Objective: In the material below, list every line carrying the string "names".

Material for this task:
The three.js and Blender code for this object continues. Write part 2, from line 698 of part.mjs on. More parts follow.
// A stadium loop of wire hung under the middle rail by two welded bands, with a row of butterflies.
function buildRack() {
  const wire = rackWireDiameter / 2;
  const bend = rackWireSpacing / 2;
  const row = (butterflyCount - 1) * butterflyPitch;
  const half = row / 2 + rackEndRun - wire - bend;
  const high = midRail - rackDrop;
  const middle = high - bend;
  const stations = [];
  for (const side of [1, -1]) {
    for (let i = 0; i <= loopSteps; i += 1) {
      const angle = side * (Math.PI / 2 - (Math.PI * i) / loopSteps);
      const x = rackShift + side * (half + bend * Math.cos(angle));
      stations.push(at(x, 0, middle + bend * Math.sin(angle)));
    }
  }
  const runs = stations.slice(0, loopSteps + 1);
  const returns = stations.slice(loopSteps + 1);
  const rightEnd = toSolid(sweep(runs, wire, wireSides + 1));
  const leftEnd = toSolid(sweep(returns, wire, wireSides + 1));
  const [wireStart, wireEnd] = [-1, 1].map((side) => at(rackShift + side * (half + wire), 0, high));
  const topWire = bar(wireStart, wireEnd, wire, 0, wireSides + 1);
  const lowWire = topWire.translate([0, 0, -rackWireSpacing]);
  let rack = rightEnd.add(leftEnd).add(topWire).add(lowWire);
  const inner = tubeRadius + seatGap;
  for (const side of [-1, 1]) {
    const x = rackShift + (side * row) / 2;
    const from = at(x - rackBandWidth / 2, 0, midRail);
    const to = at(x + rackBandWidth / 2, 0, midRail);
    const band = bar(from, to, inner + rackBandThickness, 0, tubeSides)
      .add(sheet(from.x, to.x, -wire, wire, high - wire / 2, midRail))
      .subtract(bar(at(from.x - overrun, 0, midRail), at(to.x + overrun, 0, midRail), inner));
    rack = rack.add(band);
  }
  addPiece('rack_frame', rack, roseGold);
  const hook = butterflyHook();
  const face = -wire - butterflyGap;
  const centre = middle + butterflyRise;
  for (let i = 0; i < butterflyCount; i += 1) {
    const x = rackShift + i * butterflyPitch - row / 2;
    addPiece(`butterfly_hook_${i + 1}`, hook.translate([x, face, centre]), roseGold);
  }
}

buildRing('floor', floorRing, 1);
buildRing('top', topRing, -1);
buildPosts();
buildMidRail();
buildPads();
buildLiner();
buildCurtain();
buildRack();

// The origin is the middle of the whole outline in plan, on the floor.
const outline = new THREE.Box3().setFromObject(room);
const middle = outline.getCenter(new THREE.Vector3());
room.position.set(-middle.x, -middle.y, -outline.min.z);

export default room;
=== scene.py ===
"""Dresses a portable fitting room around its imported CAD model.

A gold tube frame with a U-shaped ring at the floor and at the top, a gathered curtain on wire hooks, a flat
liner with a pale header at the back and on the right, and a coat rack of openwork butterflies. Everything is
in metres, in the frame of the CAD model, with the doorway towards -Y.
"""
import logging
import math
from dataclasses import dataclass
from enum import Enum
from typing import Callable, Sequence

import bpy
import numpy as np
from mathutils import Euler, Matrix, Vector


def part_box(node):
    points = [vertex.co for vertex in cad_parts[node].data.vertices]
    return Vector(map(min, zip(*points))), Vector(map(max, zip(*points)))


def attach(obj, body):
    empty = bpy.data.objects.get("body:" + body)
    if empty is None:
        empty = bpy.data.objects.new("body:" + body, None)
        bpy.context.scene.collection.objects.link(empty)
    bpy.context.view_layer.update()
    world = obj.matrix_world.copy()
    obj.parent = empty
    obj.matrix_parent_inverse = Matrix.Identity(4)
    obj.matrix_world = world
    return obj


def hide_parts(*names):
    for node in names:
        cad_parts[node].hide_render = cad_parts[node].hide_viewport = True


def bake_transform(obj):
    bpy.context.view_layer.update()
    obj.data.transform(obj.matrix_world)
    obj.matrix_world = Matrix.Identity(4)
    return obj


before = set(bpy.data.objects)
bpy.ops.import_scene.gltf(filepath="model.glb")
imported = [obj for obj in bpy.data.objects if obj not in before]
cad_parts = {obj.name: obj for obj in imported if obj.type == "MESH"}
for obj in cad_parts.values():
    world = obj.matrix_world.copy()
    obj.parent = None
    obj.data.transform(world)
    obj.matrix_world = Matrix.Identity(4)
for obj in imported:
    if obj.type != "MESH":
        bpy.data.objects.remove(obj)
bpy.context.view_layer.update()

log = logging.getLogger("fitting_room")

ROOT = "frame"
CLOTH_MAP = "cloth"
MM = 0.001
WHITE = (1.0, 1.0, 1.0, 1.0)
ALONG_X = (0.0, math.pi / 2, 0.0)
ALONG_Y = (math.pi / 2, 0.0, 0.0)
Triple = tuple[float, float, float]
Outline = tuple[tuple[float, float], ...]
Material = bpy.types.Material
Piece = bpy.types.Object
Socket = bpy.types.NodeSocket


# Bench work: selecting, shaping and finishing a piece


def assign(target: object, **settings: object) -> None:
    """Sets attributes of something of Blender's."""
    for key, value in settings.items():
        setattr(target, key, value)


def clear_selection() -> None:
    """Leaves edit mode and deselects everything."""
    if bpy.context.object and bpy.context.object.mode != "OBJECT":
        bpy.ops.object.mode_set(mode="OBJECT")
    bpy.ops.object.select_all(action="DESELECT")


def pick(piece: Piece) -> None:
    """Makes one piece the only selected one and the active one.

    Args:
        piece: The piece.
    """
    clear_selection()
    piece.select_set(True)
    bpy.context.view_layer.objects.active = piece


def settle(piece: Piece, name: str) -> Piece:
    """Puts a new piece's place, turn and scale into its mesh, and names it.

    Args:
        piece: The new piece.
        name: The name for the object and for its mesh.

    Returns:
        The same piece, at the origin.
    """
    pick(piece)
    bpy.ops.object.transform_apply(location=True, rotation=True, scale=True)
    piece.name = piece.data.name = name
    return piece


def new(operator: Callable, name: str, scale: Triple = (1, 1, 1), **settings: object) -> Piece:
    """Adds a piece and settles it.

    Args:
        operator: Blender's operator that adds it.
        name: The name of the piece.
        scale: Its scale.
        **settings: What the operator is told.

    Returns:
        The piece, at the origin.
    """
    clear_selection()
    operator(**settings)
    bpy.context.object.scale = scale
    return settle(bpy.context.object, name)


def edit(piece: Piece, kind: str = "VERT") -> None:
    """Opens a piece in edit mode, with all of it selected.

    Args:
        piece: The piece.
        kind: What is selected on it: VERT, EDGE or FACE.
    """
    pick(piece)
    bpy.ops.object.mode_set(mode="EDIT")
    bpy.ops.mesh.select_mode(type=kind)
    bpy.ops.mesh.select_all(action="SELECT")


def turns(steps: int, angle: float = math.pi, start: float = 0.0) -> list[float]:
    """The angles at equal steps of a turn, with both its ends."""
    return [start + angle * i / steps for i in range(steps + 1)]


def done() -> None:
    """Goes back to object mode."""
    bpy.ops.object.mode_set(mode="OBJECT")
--
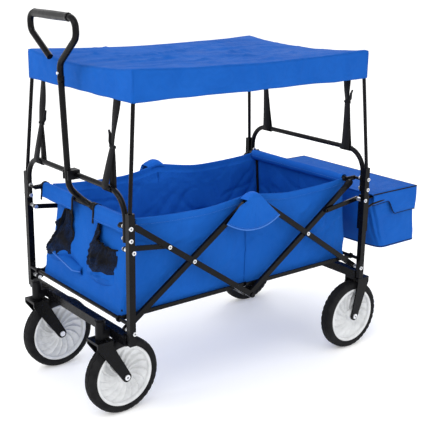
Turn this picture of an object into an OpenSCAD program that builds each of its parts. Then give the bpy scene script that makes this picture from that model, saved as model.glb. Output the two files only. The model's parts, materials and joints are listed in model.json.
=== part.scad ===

Result for this task:
def hide_parts(*names):
    for node in names:
    """Puts a new piece's place, turn and scale into its mesh, and names it.